Obama kasım ayındaki bir Asya-Pasifik ekonomi zirvesinde bu tarz provokatif adımlara karşı uyardı: “Gerilimi düşürmek için Güney Çin Denizi’nde ihtilaflı bölgelerin silahlandırılmasını, daha fazla arazi üzerinde hak iddiasını ve yeni inşaatları durdurma taahhüdü de dahil cesurca adımlar atmaya ihtiyacımız olduğu konusunda mutabıkız.”
Çin bu ikazları büyük ölçüde görmezden geldi ve gelinen noktada artık Amerikan yönetiminin problemi, bir yandan muhtemel bir askeri çatışmayı önlerken diğer yandan Çin tehdidine karşı pasif olmadığı konusunda Güneydoğu Asyalı müttefiklerine nasıl güvence vereceği. ABD ile Çin arasındaki gedik, 31 Mart’ta Washington’da yapılacak Nükleer Güvenlik Zirvesi’nde Obama ile Xi bir araya geldiğinde daha da büyüyebilir.
Tırmanmanın tetikleyicilerinden biri, 2013’te Filipinler’in Lahey’de tahkime taşıdığı davanın sonucuna Çin’in göstereceği tepki olabilir. Filipinler Çin’in –eski haritalara ve iddialara dayalı (…) “kanıtlarla”– neredeyse tüm Güney Çin Denizi üzerinde “aşırı hak iddiaları”nda bulunduğu iddiasında. Lahey’deki heyet kararını muhtemelen nisan veya mayıs ayında verecek ve Campbell ile diğer uzmanların tahminlerine göre karar, dikkatli bir şekilde Filipinler’in pozisyonunu meşru kabul edecek.
Bundan sonra Çin ne yapacak? Pekin denizlerdeki hak iddialarına ilişkin bu tarz tahkim kararlarını geçerli kabul etmiyor. Bazı Amerikalı yetkililer, Çin’in kendi aleyhine çıkacak bir karara Güney Çin Denizi’nde hava savunma teşhis bölgesi ilan ederek –yani Çin’den izinsiz sözkonusu bölgenin hava sahasında uçuşları yasaklayarak– karşılık vereceğini düşünüyor. Bu Washington için yeni ve tehlikeli bir provokasyon olacaktır.
Pentagon, Çin’in herhangi bir hava savunma teşhis bölgesi iddiasına karşı ABD’nin Amerikan savaş uçaklarını sözkonusu bölge üzerinde uçurarak derhal meydan okuması gerektiğini savunuyor. Kasım 2013’te Çin, Doğu Çin Denizi’nde hava savunma teşhis bölgesi ilan ettiğinde ABD’nin B-52’leri derhal devreye sokarak yaptığı meydan okuma işte tam da buydu. Bu uçuşlar daha evvelden planlı olduğundan Pentagon’un Beyaz Saray’ın onayını alması gerekmemişti; Pentagon yetkilileri böyle bir izin gerektiği takdirde bunun [Beyaz Saray tarafından] geri çevrilmesinden korkmuştu.

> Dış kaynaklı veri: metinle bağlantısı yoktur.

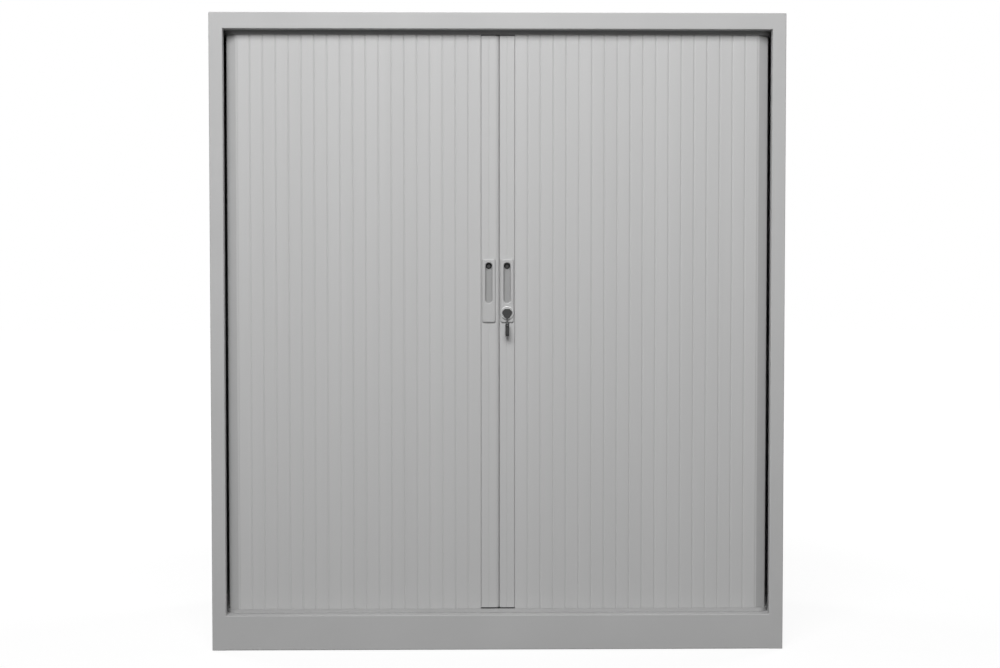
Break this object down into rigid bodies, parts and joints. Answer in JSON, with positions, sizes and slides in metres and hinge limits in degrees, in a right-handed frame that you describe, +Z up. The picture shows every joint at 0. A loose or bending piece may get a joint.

Bu defa Beyaz Saray, [Çin’le] ufukta beliren yüzleşmeye karşı hazırlık için kurumlar arası yoğun bir planlama süreci içinde. Seçenekler arasında ABD’nin Filipinler ve Vietnam gibi ülkelere kendi ihtilaflı sularında suni adalar inşa etmeye yardımcı olma gibi agresif bir kısasa kısas stratejisi de var. Filipinler 1999’da Spratly Adalarında kumsala büyük bir gemi indirerek fiilen böyle bir adım atmıştı; yakın dönemde bu gemiyi –Amerikan insansız hava uçaklarının havadan gözetimi altında– yeniden ikmal etti.
Campbell’e göre ABD için en mantıklı tutum, Çin’in iddialarına meydan okumak için diğer Güneydoğu Asya ülkeleriyle birlikte iş tutmak. Bu, mesela Avustralya, Singapur, Hindistan ve Avrupa ülkelerinden uçakları ve gemileri içerebilir.
Campbell diyor ki “İstenen şey, Çin’in küçük düşmesini değil, Çin liderliğinin –bu şekilde devam ederlerse– ilişkileri son derece olumsuz bir sarmala sokma riskini anlaması.”